◆ **Your task**
Extract every line where the string "data" appears.
==*==
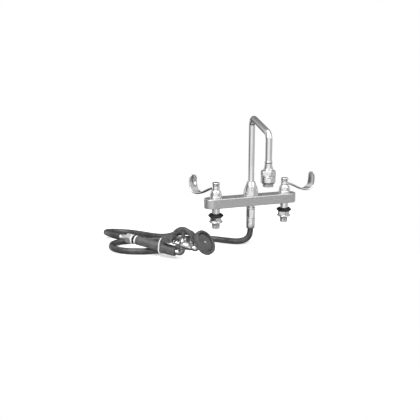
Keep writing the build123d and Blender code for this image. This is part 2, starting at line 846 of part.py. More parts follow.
with BuildPart() as squeeze_lever:
    with BuildSketch(side_plane) as arch:
        with Locations(ARCH_CENTRE):
            Circle(ARCH_OUTER)
            Circle(ARCH_INNER, mode=Mode.SUBTRACT)
        with Locations((ARCH_CENTRE[0], ARCH_FOOT - 30)):
            Rectangle(90, 60, mode=Mode.SUBTRACT)
        with Locations((PIN_STATION, PIN_HEIGHT)):
            Circle(EYE_RADIUS)
            Circle(2.05, mode=Mode.SUBTRACT)
    extrude(arch.sketch, amount=ARCH_WIDTH / 2, both=True)
    with BuildSketch(side_plane) as channel:
        Polygon((80.5, 21), (107, 25.5), (111, 32), (111, 45), (104, 44), (96, 38.6), (80.5, 34.4), align=None)
    extrude(channel.sketch, amount=LEVER_WIDTH / 2, both=True)
    with BuildSketch(side_plane) as hollow:
        Polygon(
            (83, 0),
            (112, 0),
            (112, 33.5),
            (107.5, 36),
            (107.5, 40.5),
            (104, 40.2),
            (96, 35),
            (83, 31.4),
            align=None,
        )
    extrude(hollow.sketch, amount=LEVER_WIDTH / 2 - CHEEK_THICKNESS, both=True, mode=Mode.SUBTRACT)
    with BuildSketch(side_plane.offset(LEVER_WIDTH / 2)) as boss:
        with Locations(BOSS_POINT):
            Circle(4.2)
            Circle(2.0, mode=Mode.SUBTRACT)
    extrude(boss.sketch, amount=1.2)
squeeze_lever.part.label = "squeeze_lever"
export_step(squeeze_lever.part, "parts/squeeze_lever.step")

# Spray head

HEAD_BORE = 4.2
HEAD_RADIUS = 27.4
FACE_RADIUS = 24.4
BUMPER_RADIUS = 31.8

with BuildPart() as neck_nut:
    hexagon(head_axis, 8.6, 6.0, 7.0, 12.0, 0.8)
neck_nut.part.label = "neck_nut"
export_step(neck_nut.part, "parts/neck_nut.step")

with BuildPart() as spray_head:
    turn(
        head_axis,
        (HEAD_BORE, 12.0),
        (7.6, 12.0),
        (9.0, 15.5),
        (15.0, 19.5),
        (HEAD_RADIUS, 26.0),
        (HEAD_RADIUS, 33.5),
        (FACE_RADIUS + 0.1, 33.5),
        (FACE_RADIUS + 0.1, 29.0),
        (13.0, 22.0),
        (HEAD_BORE, 17.0),
    )
spray_head.part.label = "spray_head"
export_step(spray_head.part, "parts/spray_head.step")

with BuildPart() as spray_face:
    rod(head_axis, FACE_RADIUS, 31.0, 33.5)
    with BuildSketch(station(head_axis, 31.0)) as jets:
        with PolarLocations(20.0, 20):
            Circle(0.9)
        with PolarLocations(14.0, 12):
            Circle(0.9)
        Circle(1.5)
    extrude(jets.sketch, amount=2.5, mode=Mode.SUBTRACT)
spray_face.part.label = "spray_face"
export_step(spray_face.part, "parts/spray_face.step")

with BuildPart() as face_screw:
    rod(head_axis, 1.5, 26.0, 33.5)
    rod(head_axis, 3.0, 33.5, 35.1, edge=0.5)
face_screw.part.label = "face_screw"
export_step(face_screw.part, "parts/face_screw.step")

with BuildPart() as spray_bumper:
    turn(
        head_axis,
        (HEAD_RADIUS, 25.0),
        (30.2, 25.0),
        (BUMPER_RADIUS, 27.5),
        (BUMPER_RADIUS, 36.5),
        (30.2, 38.5),
        (27.4, 38.8),
        (25.0, 37.0),
        (25.0, 33.5),
        (HEAD_RADIUS, 33.5),
    )
spray_bumper.part.label = "spray_bumper"
export_step(spray_bumper.part, "parts/spray_bumper.step")
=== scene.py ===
import json
import math

import bmesh
import bpy
from mathutils import Matrix, Quaternion, Vector


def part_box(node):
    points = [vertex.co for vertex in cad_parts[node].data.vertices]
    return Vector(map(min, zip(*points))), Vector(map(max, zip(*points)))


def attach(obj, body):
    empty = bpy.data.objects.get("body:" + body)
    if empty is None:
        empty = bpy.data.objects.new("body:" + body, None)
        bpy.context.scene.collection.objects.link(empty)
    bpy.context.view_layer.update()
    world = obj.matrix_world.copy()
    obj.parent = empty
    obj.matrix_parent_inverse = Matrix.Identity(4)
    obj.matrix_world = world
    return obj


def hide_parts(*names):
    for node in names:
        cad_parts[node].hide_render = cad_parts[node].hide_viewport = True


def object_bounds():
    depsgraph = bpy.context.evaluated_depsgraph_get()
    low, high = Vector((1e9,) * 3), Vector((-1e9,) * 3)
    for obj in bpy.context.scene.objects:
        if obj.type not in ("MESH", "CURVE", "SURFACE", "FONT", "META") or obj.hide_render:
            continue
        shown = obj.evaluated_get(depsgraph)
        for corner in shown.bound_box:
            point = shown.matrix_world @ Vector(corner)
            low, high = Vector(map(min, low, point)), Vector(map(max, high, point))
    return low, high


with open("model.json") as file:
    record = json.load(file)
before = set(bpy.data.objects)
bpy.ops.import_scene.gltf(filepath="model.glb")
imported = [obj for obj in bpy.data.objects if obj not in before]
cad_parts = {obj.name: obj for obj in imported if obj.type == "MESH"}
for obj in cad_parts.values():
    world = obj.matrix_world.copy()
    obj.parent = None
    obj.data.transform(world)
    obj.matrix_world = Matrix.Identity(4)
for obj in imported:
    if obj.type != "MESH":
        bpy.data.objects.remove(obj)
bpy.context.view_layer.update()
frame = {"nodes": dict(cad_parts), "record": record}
nodes = frame["nodes"]
joints = {joint["name"]: joint for joint in frame["record"]["behaviour"]["joints"]}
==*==
◆ **Exercise response**
    points = [vertex.co for vertex in cad_parts[node].data.vertices]
    empty = bpy.data.objects.get("body:" + body)
        empty = bpy.data.objects.new("body:" + body, None)
before = set(bpy.data.objects)
imported = [obj for obj in bpy.data.objects if obj not in before]
    obj.data.transform(world)
        bpy.data.objects.remove(obj)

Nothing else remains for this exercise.